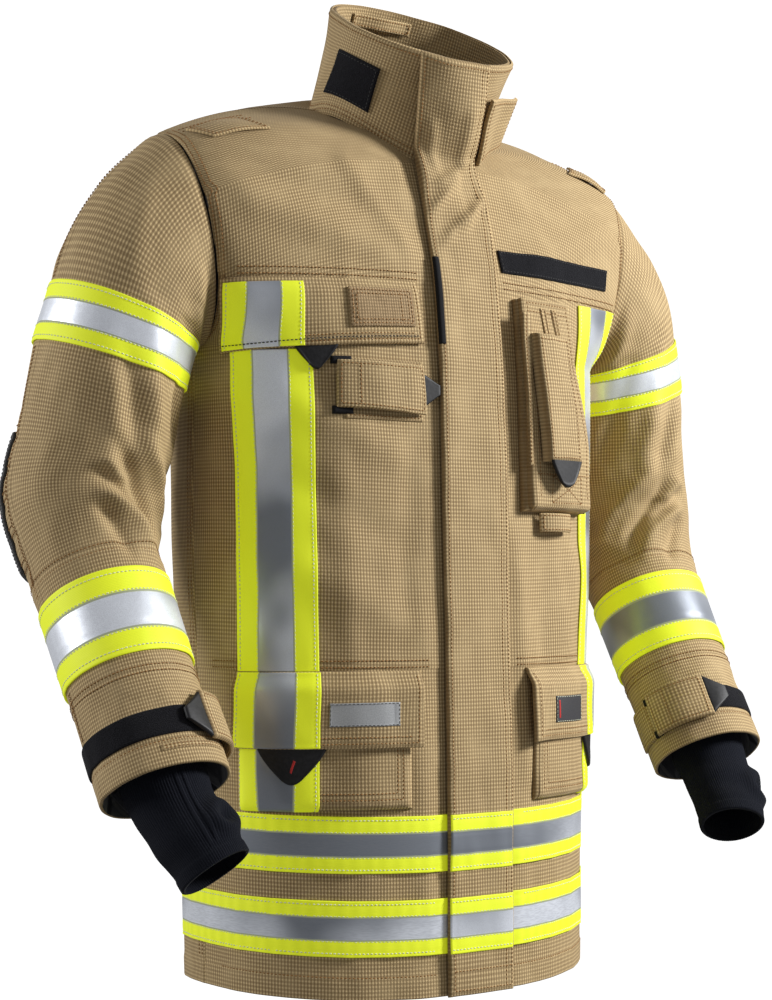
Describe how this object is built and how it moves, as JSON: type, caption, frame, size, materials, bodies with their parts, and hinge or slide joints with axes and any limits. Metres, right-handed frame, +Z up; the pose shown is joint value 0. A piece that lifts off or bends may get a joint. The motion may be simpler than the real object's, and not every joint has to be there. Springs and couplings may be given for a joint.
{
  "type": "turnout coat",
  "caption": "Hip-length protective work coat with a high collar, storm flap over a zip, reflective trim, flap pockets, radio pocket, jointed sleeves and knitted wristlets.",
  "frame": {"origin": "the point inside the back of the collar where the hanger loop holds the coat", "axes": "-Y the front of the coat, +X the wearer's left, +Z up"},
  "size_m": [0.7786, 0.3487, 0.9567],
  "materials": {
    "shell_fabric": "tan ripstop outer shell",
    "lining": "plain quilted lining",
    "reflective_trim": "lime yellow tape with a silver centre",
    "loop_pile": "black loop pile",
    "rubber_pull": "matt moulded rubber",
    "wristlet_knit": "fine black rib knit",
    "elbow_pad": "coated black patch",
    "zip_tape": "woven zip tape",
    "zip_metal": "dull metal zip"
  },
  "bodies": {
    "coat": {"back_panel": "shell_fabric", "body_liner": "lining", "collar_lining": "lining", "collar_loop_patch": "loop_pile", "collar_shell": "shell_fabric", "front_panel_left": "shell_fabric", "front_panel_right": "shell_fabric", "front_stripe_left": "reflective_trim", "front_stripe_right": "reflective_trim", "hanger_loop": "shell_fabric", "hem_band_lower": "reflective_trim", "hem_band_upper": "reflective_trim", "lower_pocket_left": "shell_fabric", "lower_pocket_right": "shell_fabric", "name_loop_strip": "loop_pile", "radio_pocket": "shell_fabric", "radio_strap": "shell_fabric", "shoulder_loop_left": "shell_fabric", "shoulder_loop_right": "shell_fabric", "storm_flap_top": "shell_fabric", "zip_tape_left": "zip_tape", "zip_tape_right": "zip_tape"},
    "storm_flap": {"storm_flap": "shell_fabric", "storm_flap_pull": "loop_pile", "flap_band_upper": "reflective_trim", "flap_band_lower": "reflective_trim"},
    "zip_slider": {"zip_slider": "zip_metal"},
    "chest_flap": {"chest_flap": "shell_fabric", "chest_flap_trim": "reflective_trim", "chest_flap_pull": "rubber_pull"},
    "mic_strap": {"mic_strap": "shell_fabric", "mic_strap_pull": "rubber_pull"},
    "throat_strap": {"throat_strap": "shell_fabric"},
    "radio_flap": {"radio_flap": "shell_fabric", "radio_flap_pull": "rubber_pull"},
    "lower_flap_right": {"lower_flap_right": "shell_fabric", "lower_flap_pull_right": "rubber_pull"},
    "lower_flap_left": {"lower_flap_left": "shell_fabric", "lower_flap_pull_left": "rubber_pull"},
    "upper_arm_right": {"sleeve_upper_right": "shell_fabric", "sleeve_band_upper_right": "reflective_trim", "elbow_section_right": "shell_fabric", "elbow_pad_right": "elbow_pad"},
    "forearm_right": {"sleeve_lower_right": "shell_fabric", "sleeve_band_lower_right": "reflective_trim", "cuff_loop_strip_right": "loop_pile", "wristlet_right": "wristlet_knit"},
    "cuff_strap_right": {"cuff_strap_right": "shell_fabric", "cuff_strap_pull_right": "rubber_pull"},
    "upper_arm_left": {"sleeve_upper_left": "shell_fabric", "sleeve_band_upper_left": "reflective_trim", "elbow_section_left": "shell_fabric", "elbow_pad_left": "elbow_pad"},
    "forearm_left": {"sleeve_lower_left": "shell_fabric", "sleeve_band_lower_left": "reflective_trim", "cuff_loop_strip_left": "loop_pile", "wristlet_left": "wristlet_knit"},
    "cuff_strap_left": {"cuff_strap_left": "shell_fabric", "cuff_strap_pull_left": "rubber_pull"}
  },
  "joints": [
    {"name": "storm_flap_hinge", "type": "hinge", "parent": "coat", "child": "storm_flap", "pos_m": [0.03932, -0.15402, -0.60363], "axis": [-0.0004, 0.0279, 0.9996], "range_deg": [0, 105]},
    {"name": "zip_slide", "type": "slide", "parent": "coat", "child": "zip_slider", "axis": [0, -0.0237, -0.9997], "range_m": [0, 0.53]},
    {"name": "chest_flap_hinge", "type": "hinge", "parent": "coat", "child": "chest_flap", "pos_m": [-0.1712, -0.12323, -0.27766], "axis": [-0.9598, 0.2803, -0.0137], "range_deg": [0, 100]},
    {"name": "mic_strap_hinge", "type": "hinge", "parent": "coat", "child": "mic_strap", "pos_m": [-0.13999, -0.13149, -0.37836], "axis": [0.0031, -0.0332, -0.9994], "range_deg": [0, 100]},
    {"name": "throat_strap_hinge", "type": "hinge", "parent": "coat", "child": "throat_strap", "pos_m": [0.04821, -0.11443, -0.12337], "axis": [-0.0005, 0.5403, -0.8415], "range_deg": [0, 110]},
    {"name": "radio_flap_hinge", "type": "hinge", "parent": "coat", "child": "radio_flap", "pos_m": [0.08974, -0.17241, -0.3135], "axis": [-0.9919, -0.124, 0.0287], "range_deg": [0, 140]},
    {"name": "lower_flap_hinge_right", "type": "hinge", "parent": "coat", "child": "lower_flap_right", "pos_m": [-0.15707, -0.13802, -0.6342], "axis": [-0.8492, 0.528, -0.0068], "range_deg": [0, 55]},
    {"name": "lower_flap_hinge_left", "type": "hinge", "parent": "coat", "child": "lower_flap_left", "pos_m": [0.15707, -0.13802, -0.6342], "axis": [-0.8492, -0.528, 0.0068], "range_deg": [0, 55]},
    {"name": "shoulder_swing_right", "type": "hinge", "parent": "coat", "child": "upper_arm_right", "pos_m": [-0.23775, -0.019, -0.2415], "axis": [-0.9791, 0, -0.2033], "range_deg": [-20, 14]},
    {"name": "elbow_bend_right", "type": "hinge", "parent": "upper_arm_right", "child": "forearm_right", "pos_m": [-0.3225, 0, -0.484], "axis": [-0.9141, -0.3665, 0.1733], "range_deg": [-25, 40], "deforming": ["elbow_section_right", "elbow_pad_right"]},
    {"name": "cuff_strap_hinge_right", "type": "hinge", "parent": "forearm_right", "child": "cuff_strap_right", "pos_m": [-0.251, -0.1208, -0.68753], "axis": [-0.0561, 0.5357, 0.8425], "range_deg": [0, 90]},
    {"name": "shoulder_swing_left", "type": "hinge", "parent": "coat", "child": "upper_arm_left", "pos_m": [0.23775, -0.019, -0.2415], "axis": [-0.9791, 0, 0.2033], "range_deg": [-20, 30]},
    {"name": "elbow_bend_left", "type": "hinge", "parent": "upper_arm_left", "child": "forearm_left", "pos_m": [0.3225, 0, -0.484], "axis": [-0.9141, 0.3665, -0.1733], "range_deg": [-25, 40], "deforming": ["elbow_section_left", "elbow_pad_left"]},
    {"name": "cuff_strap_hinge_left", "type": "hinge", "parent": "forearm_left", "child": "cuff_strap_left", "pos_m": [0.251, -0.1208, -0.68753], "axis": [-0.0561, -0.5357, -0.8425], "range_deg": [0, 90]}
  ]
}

--------------------------------------------------

• [AIM OF THE EXERCISE] Repeat the material above in full, exactly as it stands.

• [SOLUTION TO THE EXERCISE]
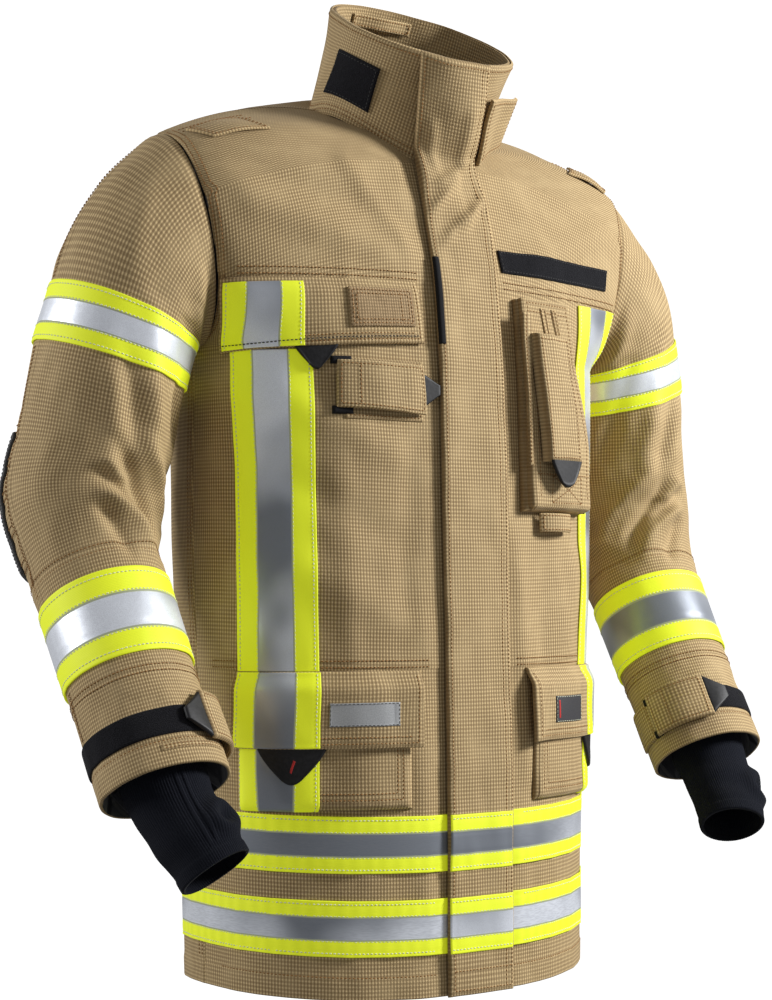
Describe how this object is built and how it moves, as JSON: type, caption, frame, size, materials, bodies with their parts, and hinge or slide joints with axes and any limits. Metres, right-handed frame, +Z up; the pose shown is joint value 0. A piece that lifts off or bends may get a joint. The motion may be simpler than the real object's, and not every joint has to be there. Springs and couplings may be given for a joint.
{
  "type": "turnout coat",
  "caption": "Hip-length protective work coat with a high collar, storm flap over a zip, reflective trim, flap pockets, radio pocket, jointed sleeves and knitted wristlets.",
  "frame": {"origin": "the point inside the back of the collar where the hanger loop holds the coat", "axes": "-Y the front of the coat, +X the wearer's left, +Z up"},
  "size_m": [0.7786, 0.3487, 0.9567],
  "materials": {
    "shell_fabric": "tan ripstop outer shell",
    "lining": "plain quilted lining",
    "reflective_trim": "lime yellow tape with a silver centre",
    "loop_pile": "black loop pile",
    "rubber_pull": "matt moulded rubber",
    "wristlet_knit": "fine black rib knit",
    "elbow_pad": "coated black patch",
    "zip_tape": "woven zip tape",
    "zip_metal": "dull metal zip"
  },
  "bodies": {
    "coat": {"back_panel": "shell_fabric", "body_liner": "lining", "collar_lining": "lining", "collar_loop_patch": "loop_pile", "collar_shell": "shell_fabric", "front_panel_left": "shell_fabric", "front_panel_right": "shell_fabric", "front_stripe_left": "reflective_trim", "front_stripe_right": "reflective_trim", "hanger_loop": "shell_fabric", "hem_band_lower": "reflective_trim", "hem_band_upper": "reflective_trim", "lower_pocket_left": "shell_fabric", "lower_pocket_right": "shell_fabric", "name_loop_strip": "loop_pile", "radio_pocket": "shell_fabric", "radio_strap": "shell_fabric", "shoulder_loop_left": "shell_fabric", "shoulder_loop_right": "shell_fabric", "storm_flap_top": "shell_fabric", "zip_tape_left": "zip_tape", "zip_tape_right": "zip_tape"},
    "storm_flap": {"storm_flap": "shell_fabric", "storm_flap_pull": "loop_pile", "flap_band_upper": "reflective_trim", "flap_band_lower": "reflective_trim"},
    "zip_slider": {"zip_slider": "zip_metal"},
    "chest_flap": {"chest_flap": "shell_fabric", "chest_flap_trim": "reflective_trim", "chest_flap_pull": "rubber_pull"},
    "mic_strap": {"mic_strap": "shell_fabric", "mic_strap_pull": "rubber_pull"},
    "throat_strap": {"throat_strap": "shell_fabric"},
    "radio_flap": {"radio_flap": "shell_fabric", "radio_flap_pull": "rubber_pull"},
    "lower_flap_right": {"lower_flap_right": "shell_fabric", "lower_flap_pull_right": "rubber_pull"},
    "lower_flap_left": {"lower_flap_left": "shell_fabric", "lower_flap_pull_left": "rubber_pull"},
    "upper_arm_right": {"sleeve_upper_right": "shell_fabric", "sleeve_band_upper_right": "reflective_trim", "elbow_section_right": "shell_fabric", "elbow_pad_right": "elbow_pad"},
    "forearm_right": {"sleeve_lower_right": "shell_fabric", "sleeve_band_lower_right": "reflective_trim", "cuff_loop_strip_right": "loop_pile", "wristlet_right": "wristlet_knit"},
    "cuff_strap_right": {"cuff_strap_right": "shell_fabric", "cuff_strap_pull_right": "rubber_pull"},
    "upper_arm_left": {"sleeve_upper_left": "shell_fabric", "sleeve_band_upper_left": "reflective_trim", "elbow_section_left": "shell_fabric", "elbow_pad_left": "elbow_pad"},
    "forearm_left": {"sleeve_lower_left": "shell_fabric", "sleeve_band_lower_left": "reflective_trim", "cuff_loop_strip_left": "loop_pile", "wristlet_left": "wristlet_knit"},
    "cuff_strap_left": {"cuff_strap_left": "shell_fabric", "cuff_strap_pull_left": "rubber_pull"}
  },
  "joints": [
    {"name": "storm_flap_hinge", "type": "hinge", "parent": "coat", "child": "storm_flap", "pos_m": [0.03932, -0.15402, -0.60363], "axis": [-0.0004, 0.0279, 0.9996], "range_deg": [0, 105]},
    {"name": "zip_slide", "type": "slide", "parent": "coat", "child": "zip_slider", "axis": [0, -0.0237, -0.9997], "range_m": [0, 0.53]},
    {"name": "chest_flap_hinge", "type": "hinge", "parent": "coat", "child": "chest_flap", "pos_m": [-0.1712, -0.12323, -0.27766], "axis": [-0.9598, 0.2803, -0.0137], "range_deg": [0, 100]},
    {"name": "mic_strap_hinge", "type": "hinge", "parent": "coat", "child": "mic_strap", "pos_m": [-0.13999, -0.13149, -0.37836], "axis": [0.0031, -0.0332, -0.9994], "range_deg": [0, 100]},
    {"name": "throat_strap_hinge", "type": "hinge", "parent": "coat", "child": "throat_strap", "pos_m": [0.04821, -0.11443, -0.12337], "axis": [-0.0005, 0.5403, -0.8415], "range_deg": [0, 110]},
    {"name": "radio_flap_hinge", "type": "hinge", "parent": "coat", "child": "radio_flap", "pos_m": [0.08974, -0.17241, -0.3135], "axis": [-0.9919, -0.124, 0.0287], "range_deg": [0, 140]},
    {"name": "lower_flap_hinge_right", "type": "hinge", "parent": "coat", "child": "lower_flap_right", "pos_m": [-0.15707, -0.13802, -0.6342], "axis": [-0.8492, 0.528, -0.0068], "range_deg": [0, 55]},
    {"name": "lower_flap_hinge_left", "type": "hinge", "parent": "coat", "child": "lower_flap_left", "pos_m": [0.15707, -0.13802, -0.6342], "axis": [-0.8492, -0.528, 0.0068], "range_deg": [0, 55]},
    {"name": "shoulder_swing_right", "type": "hinge", "parent": "coat", "child": "upper_arm_right", "pos_m": [-0.23775, -0.019, -0.2415], "axis": [-0.9791, 0, -0.2033], "range_deg": [-20, 14]},
    {"name": "elbow_bend_right", "type": "hinge", "parent": "upper_arm_right", "child": "forearm_right", "pos_m": [-0.3225, 0, -0.484], "axis": [-0.9141, -0.3665, 0.1733], "range_deg": [-25, 40], "deforming": ["elbow_section_right", "elbow_pad_right"]},
    {"name": "cuff_strap_hinge_right", "type": "hinge", "parent": "forearm_right", "child": "cuff_strap_right", "pos_m": [-0.251, -0.1208, -0.68753], "axis": [-0.0561, 0.5357, 0.8425], "range_deg": [0, 90]},
    {"name": "shoulder_swing_left", "type": "hinge", "parent": "coat", "child": "upper_arm_left", "pos_m": [0.23775, -0.019, -0.2415], "axis": [-0.9791, 0, 0.2033], "range_deg": [-20, 30]},
    {"name": "elbow_bend_left", "type": "hinge", "parent": "upper_arm_left", "child": "forearm_left", "pos_m": [0.3225, 0, -0.484], "axis": [-0.9141, 0.3665, -0.1733], "range_deg": [-25, 40], "deforming": ["elbow_section_left", "elbow_pad_left"]},
    {"name": "cuff_strap_hinge_left", "type": "hinge", "parent": "forearm_left", "child": "cuff_strap_left", "pos_m": [0.251, -0.1208, -0.68753], "axis": [-0.0561, -0.5357, -0.8425], "range_deg": [0, 90]}
  ]
}